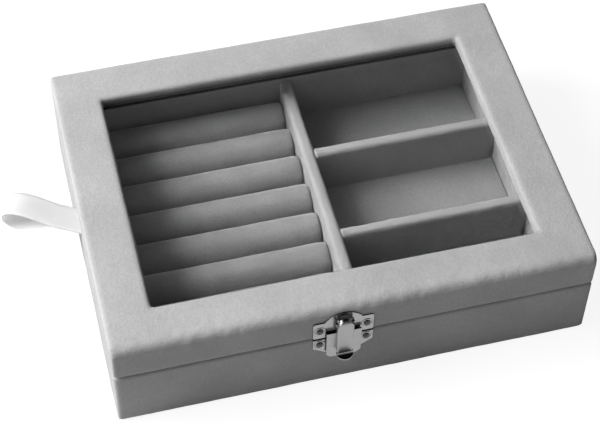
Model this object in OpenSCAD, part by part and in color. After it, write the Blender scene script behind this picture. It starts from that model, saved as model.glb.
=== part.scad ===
// Ring display box: a velvet-wrapped board case with a glazed lid. Eight soft ring
// rolls fill the left half, three open bays the right. Two butt hinges carry the
// lid at the back, a swinging tongue latches it at the front, and a ribbon on the
// left side stays it. The origin is the middle of the underside, the front is -Y.

/* [Box] */
// Width of the box, side to side
box_w = 200; // [180:1:240]
// Depth of the box, front to back
box_d = 150; // [135:1:180]
// Height of the base, from its underside to its rim
base_h = 31.2; // [30:0.1:40]
// Height of the lid, from its rim to its top
lid_h = 17; // [16.5:0.1:22]
// Gap between the rims of the closed box
seam_gap = 0.8; // [0.8:0.05:1.2]
// Thickness of the wrapped outer walls
wall_t = 5; // [4.5:0.1:6.5]
// Radius of the upright corners and of the lid's top edges at the sides and back
edge_r = 1.4; // [1:0.1:2.5]
// Radius of the lid's top edge at the front, where it is lifted
front_r = 4; // [2.5:0.1:4.5]
// Radius of the edge round the underside
foot_r = 1.5; // [0.8:0.1:2.5]
// Radius of the wrapped edges at the seam
rim_r = 0.8; // [0.4:0.1:1.5]

/* [Lid window] */
// Thickness of the lid's top panel
panel_t = 5; // [4:0.1:6]
// Width of the frame at the two sides of the window
frame_side_w = 20; // [15:0.5:30]
// Width of the frame in front of and behind the window
frame_front_w = 19; // [15:0.5:30]
// Size of the soft edge round the window
window_soft = 1.2; // [0.6:0.1:2]
// Thickness of the glass pane
pane_t = 2; // [1.5:0.1:2.5]
// Width of the pane's edge that the frame hides
pane_lap = 4; // [2:0.5:6]
// Thickness of the lip that holds the pane from below
lip_t = 2; // [1.2:0.1:2.5]

/* [Inside of the base] */
// Thickness of the bottom board
board_t = 3; // [2:0.1:4]
// Thickness of the wrapped liners along the walls
liner_t = 3.5; // [2.5:0.1:4.5]
// Distance of the liners' tops below the rim
liner_drop = 0.6; // [0.3:0.1:2]
// Thickness of the long divider between rolls and bays
divider_t = 5.5; // [4:0.1:7]
// Distance of the long divider from the middle, to the right
divider_x = 4; // [-10:0.5:15]
// Thickness of the two cross dividers
cross_t = 4; // [3:0.1:6]
// Distance of the dividers' tops below the rim
divider_drop = 3; // [2:0.1:5]
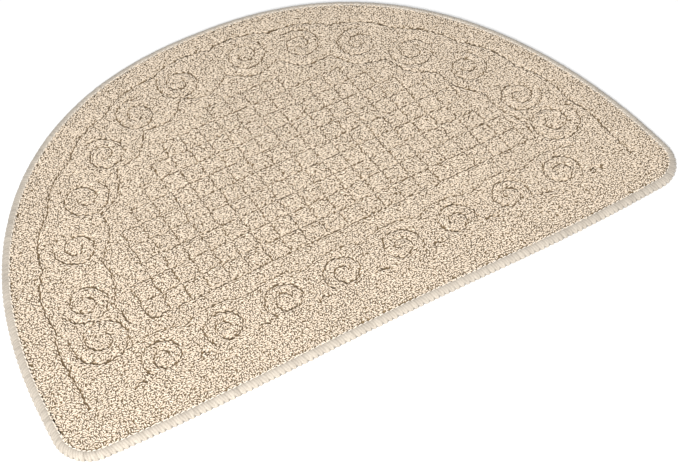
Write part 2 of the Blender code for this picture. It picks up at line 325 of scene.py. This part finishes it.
def setToneAndShade(item, values):
    # painted shade and tone for the colour: 0 takes the root's painted-shade colour and 1 the tip's lit
    # colour
    layer = item.data.attributes.new("lift", "FLOAT", "POINT")
    layer.data.foreach_set("value", np.asarray(values, np.float32).ravel())


def gridFaces(rows, columns, closed=False):
    # quads of a grid whose last row joins its first, and whose last column does so too where it is closed
    i = np.arange(rows)[:, None]
    j = np.arange(columns if closed else columns - 1)[None, :]
    nextRow, nextColumn = (i + 1) % rows, (j + 1) % columns
    here, there = i * columns, nextRow * columns
    return np.stack([here + j, here + nextColumn, there + nextColumn, there + j], -1).reshape(-1, 4)


def ringMesh(name, points, material):
    # a closed tube round the mat: each row of points runs along it, the rows go round its section
    faces = gridFaces(*points.shape[:2], closed=True)[:, ::-1]
    return meshOf(name, points.reshape(-1, 3) - (*centre, 0), faces, material)


# Materials
def nodeMaterial(name):
    material = bpy.data.materials.new(name)
    material.use_nodes = True
    return material, material.node_tree.nodes, material.node_tree.links


tint = {"fineScale": 900, "fineDetail": 2, "broadDetail": 3, "fineWeight": 3.5}


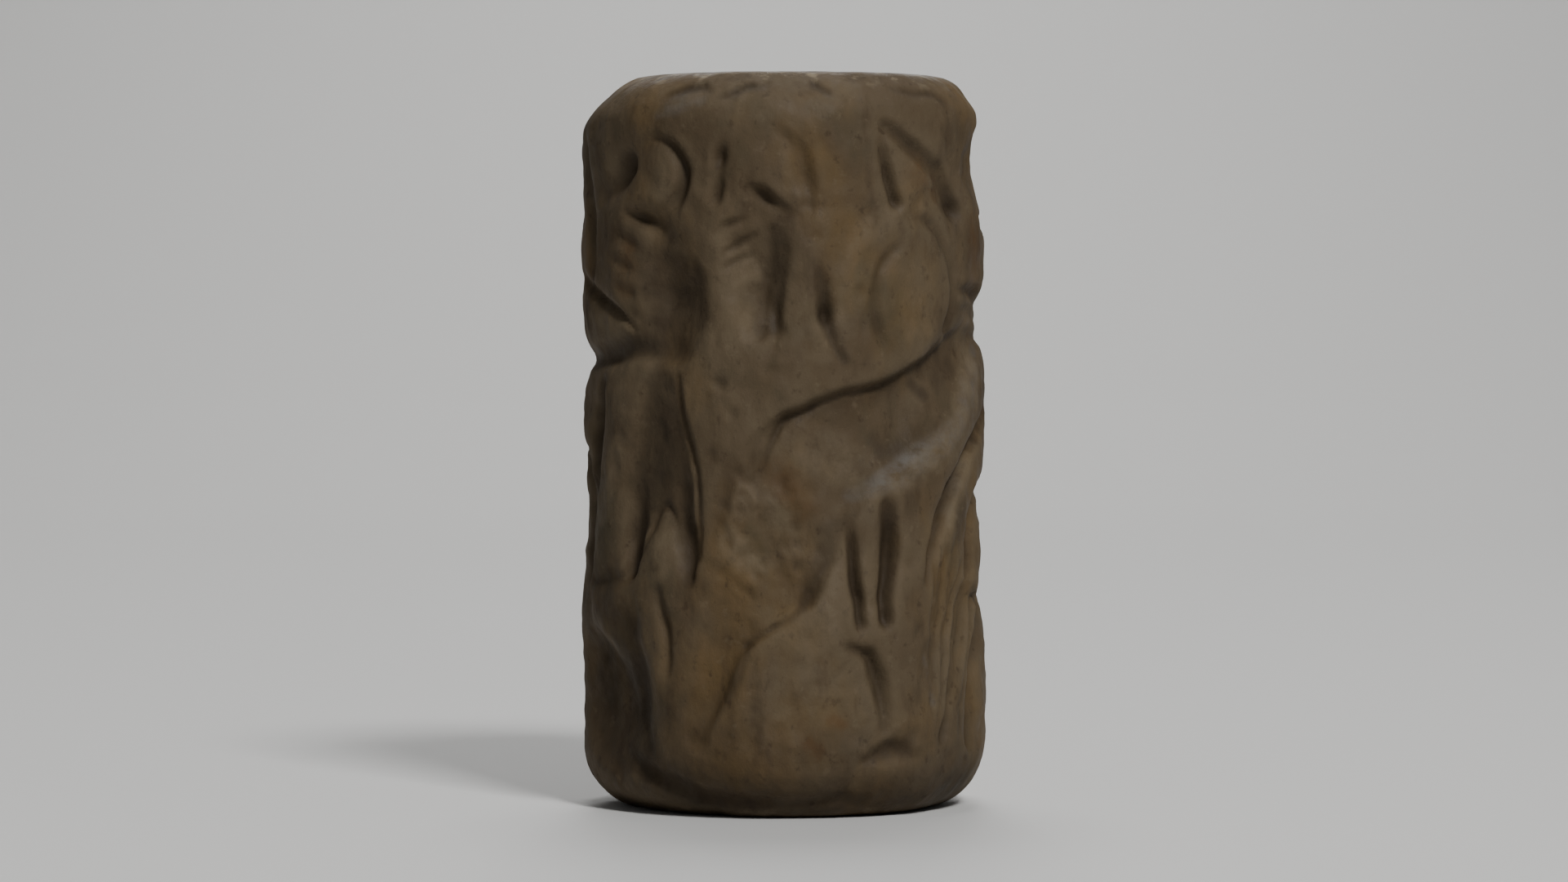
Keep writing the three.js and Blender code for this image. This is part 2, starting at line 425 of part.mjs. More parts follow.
// Facets: each quad on the wall is split along the diagonal that lies nearest to the carving in its middle
function facets(profile, wallRows, rows) {
  const index = [];
  const depthAt = (column, row) => {
    return carvedDepth((column / COLUMNS) * 2 * Math.PI, profile[row].y);
  };
  for (let column = 0; column < COLUMNS; column += 1) {
    for (let row = 0; row + 1 < rows; row += 1) {
      const a = column * rows + row;
      const b = a + rows;
      let fallsRight = false;
      if (row + 1 < wallRows) {
        const middle = (profile[row].y + profile[row + 1].y) / 2;
        const real = carvedDepth(((column + 0.5) / COLUMNS) * 2 * Math.PI, middle);
        const rising = (depthAt(column, row) + depthAt(column + 1, row + 1)) / 2;
        const falling = (depthAt(column + 1, row) + depthAt(column, row + 1)) / 2;
        fallsRight = Math.abs(falling - real) < Math.abs(rising - real);
      }
      if (fallsRight) index.push(a, b, a + 1, b, b + 1, a + 1);
      else index.push(a, b, b + 1, a, b + 1, a + 1);
    }
  }
  return index;
}

[man, scorpion, rearingGoat, rightLion, leftLion, standingGoat, wear].forEach((figure) => figure());
const frieze = worn(carveSheet());

const stone = new THREE.MeshStandardMaterial({ color: 0x6b5a43, roughness: 0.6, metalness: 0 });
const seal = new THREE.Mesh(sealGeometry(), stone);
seal.name = 'cylinder_seal';

const group = new THREE.Group();
group.add(seal);

export default group;
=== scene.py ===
"""Cylinder seal of dark stone, with its carved frieze, on a pale studio floor."""

import logging
from dataclasses import dataclass, field
from enum import Enum
from math import cos, pi, radians, sin

import bpy
import numpy as np
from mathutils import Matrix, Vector


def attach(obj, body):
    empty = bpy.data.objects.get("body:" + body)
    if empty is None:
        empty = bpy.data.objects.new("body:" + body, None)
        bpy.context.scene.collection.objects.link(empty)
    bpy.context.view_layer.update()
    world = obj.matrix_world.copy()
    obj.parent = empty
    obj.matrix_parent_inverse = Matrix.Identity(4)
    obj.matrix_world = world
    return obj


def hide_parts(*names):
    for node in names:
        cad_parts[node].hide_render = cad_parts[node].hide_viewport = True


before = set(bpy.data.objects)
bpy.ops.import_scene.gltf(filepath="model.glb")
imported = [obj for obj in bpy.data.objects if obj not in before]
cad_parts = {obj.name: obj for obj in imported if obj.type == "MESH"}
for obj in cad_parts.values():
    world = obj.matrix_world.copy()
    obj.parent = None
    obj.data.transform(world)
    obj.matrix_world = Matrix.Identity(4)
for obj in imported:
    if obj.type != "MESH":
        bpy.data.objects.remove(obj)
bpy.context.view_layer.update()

LOG = logging.getLogger("cylinder_seal")
MM = 0.001
NODE = "cylinder_seal"

Waypoints = list[list[float]]


class Cut(Enum):
    """Kinds of cut that the engraver made: depth in millimetres and how steeply the walls fall."""

    BODY = (0.60, 0.62)
    LIMB = (0.46, 0.65)
    LINE = (0.34, 0.75)
    WEAR = (0.30, 1.30)
    FLOOR = (0.44, 0.36)
    CREASE = (0.12, 1.00)

    @property
    def depth(self) -> float:
        """Give the depth of a full cut in millimetres."""
        return self.value[0]

    @property
    def wall(self) -> float:
        """Give the power of the wall's fall: low is steep, high is soft."""
        return self.value[1]


class Tint(Enum):
    """Kinds of tint on the stone, stains partly mixed with painted shade and painted highlight: the full
    share, the power of the fade and the name on the mesh.
    """

    # the shade tint is dark patina together with painted shade on the hollows and on slopes turned from the
    # light
    SHADE = (1.00, 1.10, "shade")
    # bloom: a pale blue-grey stain that along the goat's belly is also a painted highlight where the edge
    # faces up to the light
    BLOOM_AND_HIGHLIGHT = (1.00, 1.10, "bloom")
    RUST = (1.00, 1.10, "rust")
    # polish: rubbed wear together with painted highlight on slopes that face the light
    POLISH_AND_HIGHLIGHT = (1.00, 0.90, "polish")

    @property
    def depth(self) -> float:
        """Give the share in the middle of a full patch of tint."""
        return self.value[0]

    @property
    def wall(self) -> float:
        """Give the power of the tint's fade towards its rim."""
        return self.value[1]

    @property
    def title(self) -> str:
        """Give the name under which the mesh carries it."""
        return self.value[2]


class Grain:
    """Seeded noise on the sheet, smooth and the same in each run."""

    def __init__(self, seed: int) -> None:
        """Start the generator.

        Args:
            seed: Number that fixes the pattern.
        """
        self.random = np.random.default_rng(seed)

    def layer(self, u: np.ndarray, z: np.ndarray, columns: int, rows: int) -> np.ndarray:
        """Draw one layer of soft lumps.

        Args:
            u: Shares of the way round, from 0 to 1.
            z: Shares of the height, from 0 to 1.
            columns: Lumps round the seal.
            rows: Lumps up the seal.

        Returns:
            Values between -1 and 1.
        """
        values = self.random.uniform(-1, 1, (columns, rows + 1))
        x = (u % 1.0) * columns
        y = np.clip(z, 0, 1) * (rows - 1e-6)
        i, j = np.floor(x).astype(int) % columns, np.floor(y).astype(int)
        fx, fy = x - np.floor(x), y - np.floor(y)
        fx, fy = fx * fx * (3 - 2 * fx), fy * fy * (3 - 2 * fy)
        right = (i + 1) % columns
        low = values[i, j] * (1 - fx) + values[right, j] * fx
        high = values[i, j + 1] * (1 - fx) + values[right, j + 1] * fx
        return low * (1 - fy) + high * fy


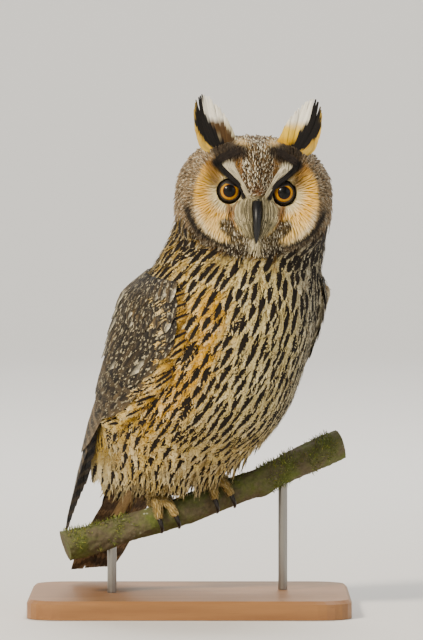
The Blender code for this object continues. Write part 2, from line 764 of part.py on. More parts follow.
def main():
    for old in list(bpy.data.objects):
        bpy.data.objects.remove(old)
    base, *rods = stand()
    perch = branch()
    for rod in rods:
        cut_with(rod, [perch])
    whole = body()
    join(whole, [head(), eyelid(-1), eyelid(1)])
    planes = []
    for up in (HEAD_CUT, NECK_CUT):
        planes.append((bird(45.0, 15.0, up), np.array([-0.12, 0.0, -1.0])))
    planes.append((section(BELLY_CUT)[0], section(BELLY_CUT + 0.3)[0] - section(BELLY_CUT - 0.3)[0]))
    flesh = part_at(whole, ["head", "neck", "torso", "belly"], planes)
    for half in bill():
        cut_with(half, [flesh[0]])
    for side, letter in ((-1, "right"), (1, "left")):
        eye = ball(f"eye_{letter}", in_head(EYE_SPREAD * side, -EYE_DEPTH, EYE_UP), EYE_RADIUS)
        cut_with(flesh[0], [eye])
        cut_with(ear_tuft(side, f"ear_tuft_{letter}"), [flesh[0]])
        w = wing(side, f"wing_{letter}")
        cut_with(w, flesh)
        f, claws = foot(side, f"foot_{letter}")
        cut_with(f, [perch] + flesh)
        for k, (path, sizes) in enumerate(claws):
            claw = tube(f"claw_{letter}_{k + 1}", path, sizes, 7, up=ALONG)
            cut_with(claw, [perch, f])
    t = tail()
    cut_with(t, flesh)
    for obj in bpy.data.objects:
        colour(obj)


main()
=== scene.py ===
import math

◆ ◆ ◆

WHAT THIS TASK INVOLVES: From the line holding "The Blender code for this object" down to the final line above, quote every line exactly and only those lines.

RESULT OF THE TASK:
The Blender code for this object continues. Write part 2, from line 764 of part.py on. More parts follow.
def main():
    for old in list(bpy.data.objects):
        bpy.data.objects.remove(old)
    base, *rods = stand()
    perch = branch()
    for rod in rods:
        cut_with(rod, [perch])
    whole = body()
    join(whole, [head(), eyelid(-1), eyelid(1)])
    planes = []
    for up in (HEAD_CUT, NECK_CUT):
        planes.append((bird(45.0, 15.0, up), np.array([-0.12, 0.0, -1.0])))
    planes.append((section(BELLY_CUT)[0], section(BELLY_CUT + 0.3)[0] - section(BELLY_CUT - 0.3)[0]))
    flesh = part_at(whole, ["head", "neck", "torso", "belly"], planes)
    for half in bill():
        cut_with(half, [flesh[0]])
    for side, letter in ((-1, "right"), (1, "left")):
        eye = ball(f"eye_{letter}", in_head(EYE_SPREAD * side, -EYE_DEPTH, EYE_UP), EYE_RADIUS)
        cut_with(flesh[0], [eye])
        cut_with(ear_tuft(side, f"ear_tuft_{letter}"), [flesh[0]])
        w = wing(side, f"wing_{letter}")
        cut_with(w, flesh)
        f, claws = foot(side, f"foot_{letter}")
        cut_with(f, [perch] + flesh)
        for k, (path, sizes) in enumerate(claws):
            claw = tube(f"claw_{letter}_{k + 1}", path, sizes, 7, up=ALONG)
            cut_with(claw, [perch, f])
    t = tail()
    cut_with(t, flesh)
    for obj in bpy.data.objects:
        colour(obj)


main()
=== scene.py ===
import math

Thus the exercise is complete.